In the security world, mistakes tend to be amplified and the consequences can be painful and long-lasting and sometimes public. From the outside, the job of CSO can look like a never ending string of meetings designed to address every potential problem and avoid any possible mistakes. That’s a one-way ticket to Crazytown though, and Ellis said he’s learned to accept that no product or service will be perfectly secure and communicating that message to other executives, architects, and developers has become one of his more important tasks.
“If you have zero problems, you are over-investing in security, right? You pay me to tell you all the things you could do and hear ways you might be able to solve them. Some of the things we invest our time in is figuring out which things just aren’t even worth solving,” he said. “What we’ve done that we’ve found has been more successful is that rather than coming to somebody and saying hey we’ve done the prioritization for you, this is the most important thing, we say, we’ve done loose prioritization and these are the five most important things. We think you can afford to be working on two of them right now. Maybe we’re wrong, tell us if we’re wrong on that.

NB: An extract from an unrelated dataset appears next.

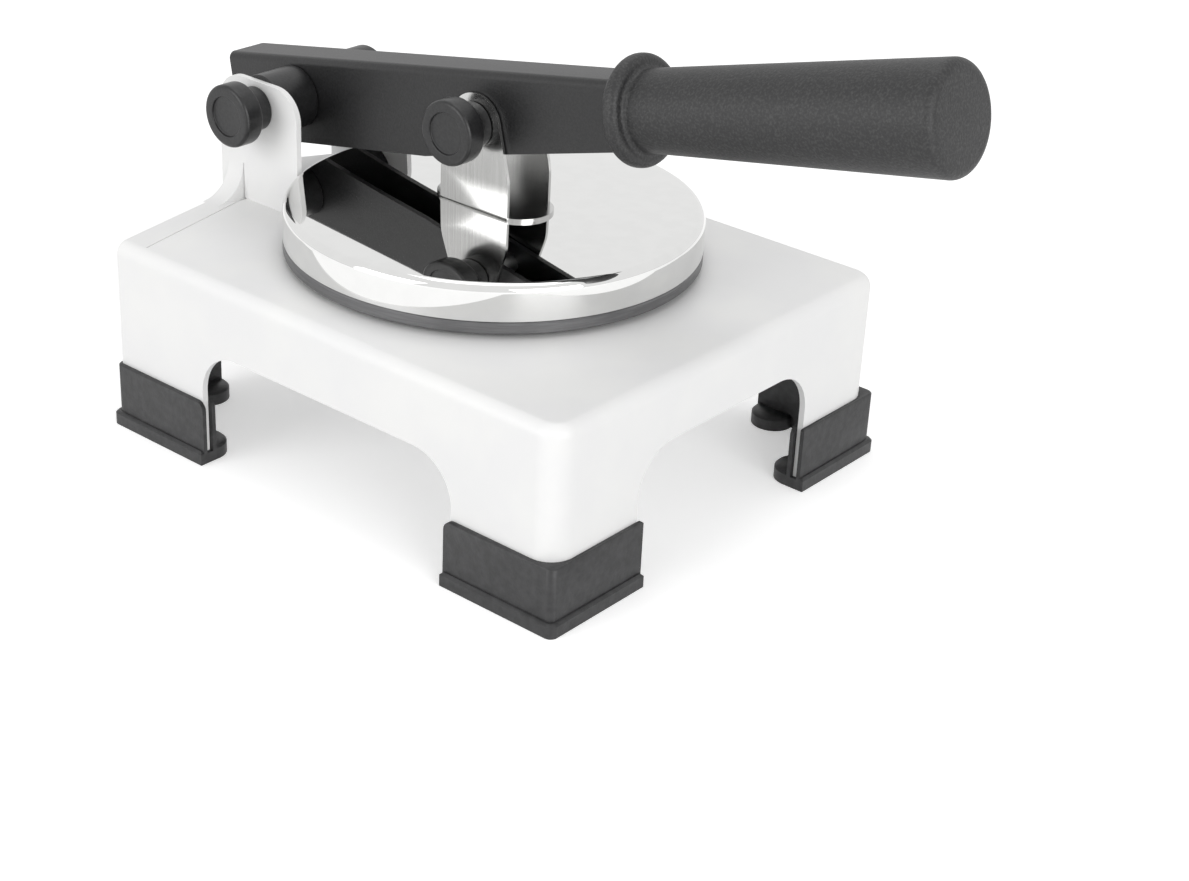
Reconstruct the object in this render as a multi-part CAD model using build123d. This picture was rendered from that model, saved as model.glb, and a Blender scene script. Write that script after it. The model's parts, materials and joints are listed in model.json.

“By taking our hubris out, rather than saying we’re the ones who know which one thing you should do, we partner with them and say, which one do you think is most important? Because it’s your product.”
Being wrong comes with the territory, Ellis knows, and some days you’re wrong more than you’re right. But as he sits looking through the glass wall at the NOCC a few yards away, full of potential problems, the lessons he’s learned along the way remain with him.
“When [the Disneyland employees] came back in, they were often really cranky. They just spent eight hours dealing with mass humanity. We had to take that and see if we could flip them back to a smile so they could go home,” he said.
Solve the problems you can. There will be more tomorrow.